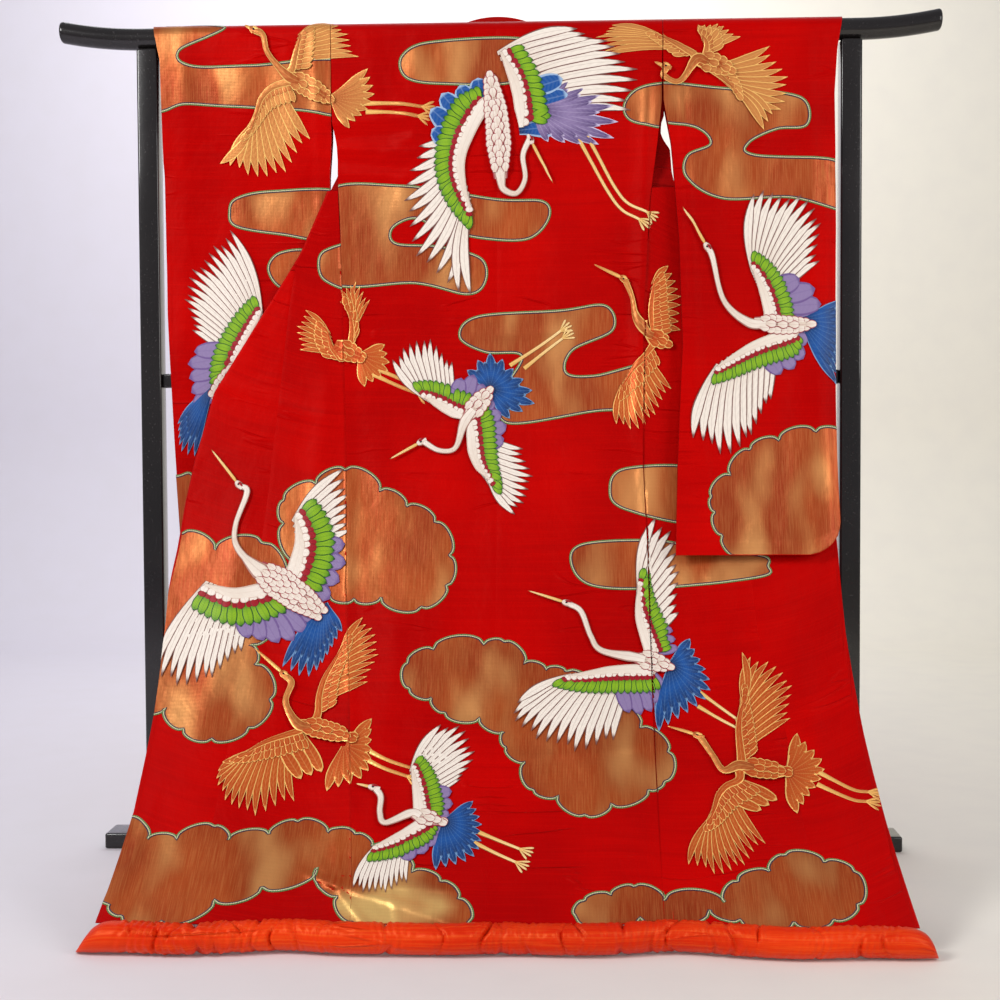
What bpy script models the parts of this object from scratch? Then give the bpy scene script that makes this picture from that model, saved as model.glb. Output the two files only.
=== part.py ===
# Uchikake wedding kimono hung over the top bar of a lacquered kimono stand, seen from its back.
# Metres, +Z up, +X along the bar, the hem drawn forward to -Y; origin at the floor, under the box's middle.
import bpy
import numpy as np

for ob in list(bpy.context.scene.objects):
    bpy.data.objects.remove(ob, do_unlink=True)

# ---- driving sizes ----
STAND_Y = 0.3210          # stand's own plane, behind the box's middle
BAR_HALF = 0.840          # half length of the top bar
BAR_R = 0.0205            # bar radius
BAR_Z = 1.5640            # bar axis height
TIP_RISE = 0.016          # the tips turn up by this over their last TIP_RUN
TIP_RUN = 0.160
POST_X = 0.6700           # post centres
POST_HALF = 0.0200
RAIL_Z = 0.9075           # middle rail, tall and thin
RAIL_HALF_Z = 0.0135
RAIL_HALF_Y = 0.0100
FOOT_HALF_X = 0.0980
FOOT_HALF_Y = 0.0375
FOOT_H = 0.0300

CLOTH = 0.0020            # one wall: outer satin, wadding and lining together
GAP = 0.0003              # between neighbouring pieces
CLOTH_R = 0.0220          # wall's middle round the bar
REACH = 0.667             # how far the hem is drawn out in front of the bar
BEND = 3.77               # how late the cloth leaves the vertical
HEM_R = 0.0260            # padded hem roll
HEM_Z = HEM_R + 0.0003
SLEEVE_L = 1.035          # shoulder to sleeve bottom
SLEEVE_ROUND = 0.065      # sleeve's outer bottom corner
ARMHOLE = 0.235           # sewn part of the sleeve
WRIST = 0.270             # open part at the sleeve's outer edge
COLLAR_W = 0.070
NECK = 0.090              # half width of the neck opening

# body seams and edges read down the cloth: down from the shoulder, across from the centre seam
SIDE_SEAM = {
    "left": [(0.00, 0.3150), (0.20, 0.3140), (0.25, 0.3045), (0.325, 0.3030), (0.42, 0.2985), (0.72, 0.2890),
             (1.10, 0.2740), (1.50, 0.2360), (1.71, 0.2130), (1.90, 0.2060)],
    "right": [(0.00, 0.3150), (0.17, 0.3130), (0.25, 0.3040), (0.354, 0.2900), (0.588, 0.2760), (0.86, 0.2730),
              (1.03, 0.2780), (1.40, 0.2780), (1.90, 0.2770)]}
# down, whole row (front and overlap), open part of the row, front alone
ROW = {
    "left": [(0.00, 0.225, 0.000, 0.2250), (0.15, 0.222, 0.000, 0.2220), (0.30, 0.214, 0.000, 0.1700),
             (0.45, 0.262, 0.074, 0.0840), (0.573, 0.280, 0.155, 0.1060), (0.717, 0.290, 0.247, 0.1250),
             (0.85, 0.302, 0.285, 0.1420), (0.93, 0.309, 0.301, 0.1500), (1.03, 0.319, 0.314, 0.1620),
             (1.11, 0.329, 0.329, 0.1720), (1.35, 0.345, 0.345, 0.2030), (1.55, 0.364, 0.364, 0.2270), (1.72, 0.393, 0.393, 0.2470),
             (1.90, 0.412, 0.412, 0.2500)],
    "right": [(0.00, 0.225, 0.000, 0.2250), (0.15, 0.222, 0.000, 0.2220), (0.30, 0.214, 0.000, 0.1700),
              (0.45, 0.270, 0.085, 0.0950), (0.573, 0.290, 0.175, 0.1200), (0.717, 0.315, 0.265, 0.1450),
              (0.85, 0.335, 0.320, 0.1650), (0.98, 0.347, 0.347, 0.1820), (1.19, 0.348, 0.348, 0.1920),
              (1.39, 0.357, 0.357, 0.2250), (1.57, 0.370, 0.370, 0.2350), (1.77, 0.388, 0.388, 0.2480),
              (1.90, 0.402, 0.402, 0.2500)]}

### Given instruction
Write out the listing's lines exactly, from its first line through the line that contains "FOOT_H = 0.0300", and stop there.

### Result below
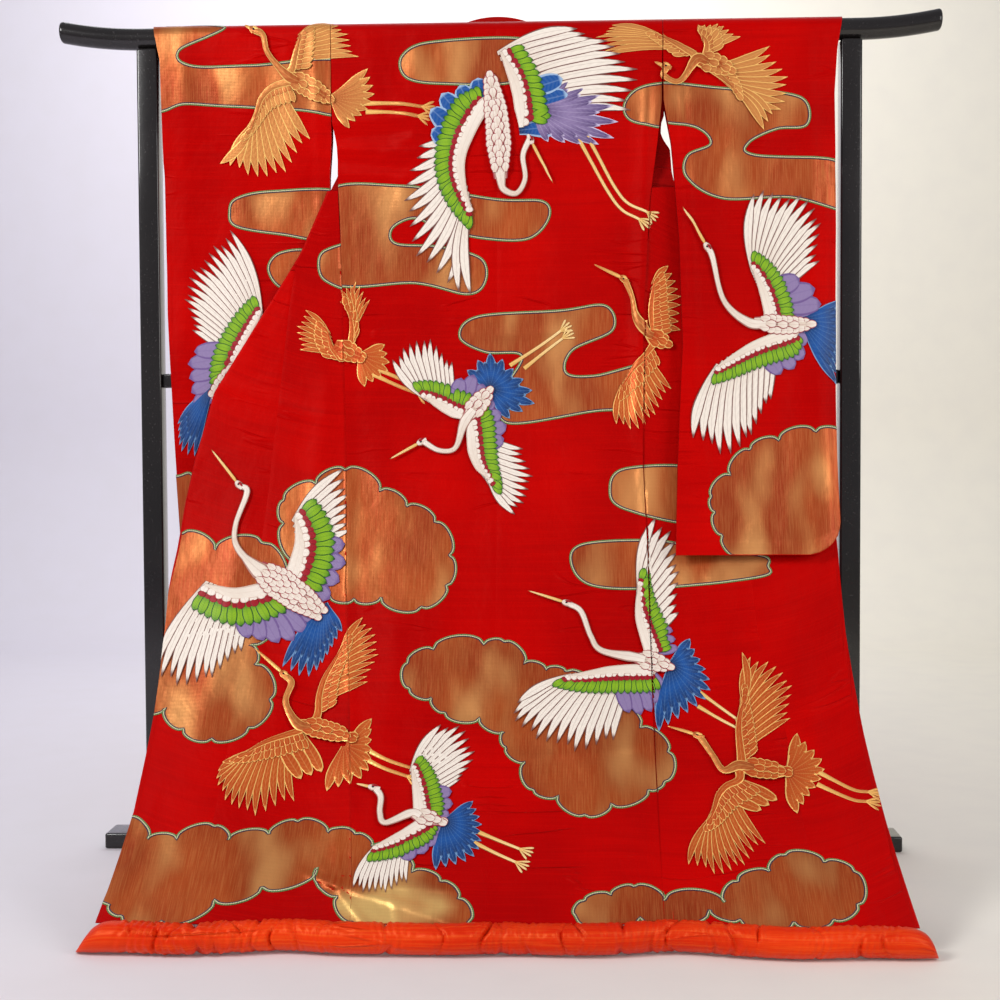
What bpy script models the parts of this object from scratch? Then give the bpy scene script that makes this picture from that model, saved as model.glb. Output the two files only.
=== part.py ===
# Uchikake wedding kimono hung over the top bar of a lacquered kimono stand, seen from its back.
# Metres, +Z up, +X along the bar, the hem drawn forward to -Y; origin at the floor, under the box's middle.
import bpy
import numpy as np

for ob in list(bpy.context.scene.objects):
    bpy.data.objects.remove(ob, do_unlink=True)

# ---- driving sizes ----
STAND_Y = 0.3210          # stand's own plane, behind the box's middle
BAR_HALF = 0.840          # half length of the top bar
BAR_R = 0.0205            # bar radius
BAR_Z = 1.5640            # bar axis height
TIP_RISE = 0.016          # the tips turn up by this over their last TIP_RUN
TIP_RUN = 0.160
POST_X = 0.6700           # post centres
POST_HALF = 0.0200
RAIL_Z = 0.9075           # middle rail, tall and thin
RAIL_HALF_Z = 0.0135
RAIL_HALF_Y = 0.0100
FOOT_HALF_X = 0.0980
FOOT_HALF_Y = 0.0375
FOOT_H = 0.0300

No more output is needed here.